Convert CSV to Excel: Why Your Data Looks Wrong (And How to Fix It)
Last updated: 2026-03-22
You double-click a CSV file. Excel opens it. Everything looks fine until you notice that zip code 07102 became 7102, the date 01/02/2026 became January 2nd (but you meant February 1st), and all the Japanese characters are question marks. Welcome to the CSV-to-Excel experience.
The 5 Most Common Problems
| Problem | What Happens | Why | Fix |
|---|---|---|---|
| Leading zeros stripped | 07102 becomes 7102 | Excel treats it as a number | Import as text, or prefix with apostrophe |
| Dates reformatted | 01/02/2026 becomes Jan 2 or Feb 1 | Excel guesses date format based on locale | Import with explicit date format |
| Long numbers as scientific notation | 1234567890123 becomes 1.23E+12 | Excel default number format | Import as text or format cells first |
| Encoding issues (mojibake) | Japanese/Chinese/accented chars become garbage | CSV is UTF-8, Excel expects ANSI | Use Data > From Text with UTF-8 encoding |
| Delimiter confusion | Columns not split correctly | CSV uses semicolons (European) but Excel expects commas | Use Data > From Text with correct delimiter |
The Right Way to Open CSV in Excel
Do NOT double-click the CSV file. Instead:
- Open Excel first (empty workbook)
- Go to Data > From Text/CSV (or Data > Get Data > From File > From Text/CSV)
- Select your CSV file
- In the import wizard, set: encoding (UTF-8), delimiter (comma/semicolon/tab), and column data types
- For columns with leading zeros (zip codes, phone numbers, IDs): set to Text
- For date columns: set the correct date format
- Click Load
This takes 30 seconds longer than double-clicking but prevents every problem listed above.
The Encoding Problem Explained
CSV files can be encoded in UTF-8, UTF-8 with BOM, ANSI, Latin-1, or Shift-JIS (and others). Excel on Windows defaults to ANSI encoding when you double-click a CSV. If the file is UTF-8 (which most modern CSVs are), non-ASCII characters break.
The fix: when importing, explicitly select UTF-8 encoding.
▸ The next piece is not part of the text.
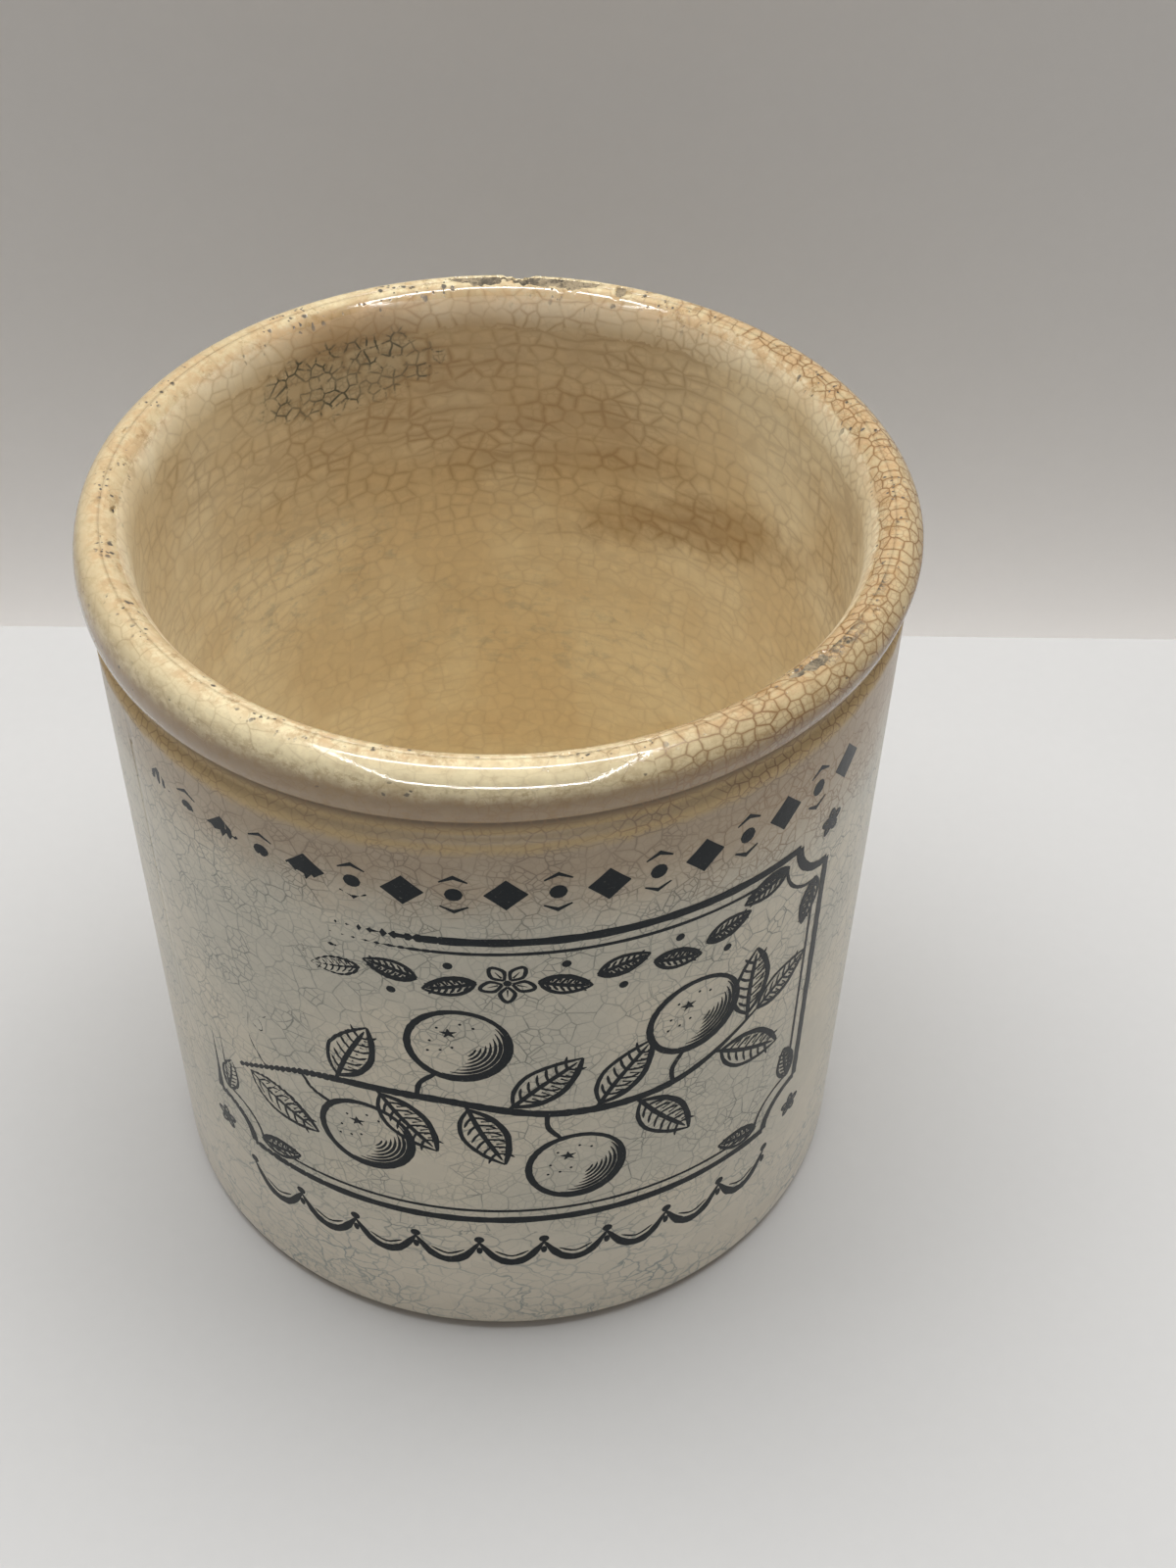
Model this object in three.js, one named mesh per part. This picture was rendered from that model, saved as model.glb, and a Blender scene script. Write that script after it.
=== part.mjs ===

Or use our CSV to Excel converter which auto-detects encoding and produces a properly formatted XLSX file.
Related Tools
According to Microsoft Support, using the Text Import Wizard gives full control over how Excel interprets CSV data.
As RFC 4180 specifies, CSV files should use comma delimiters, but regional variations using semicolons are common in European locales.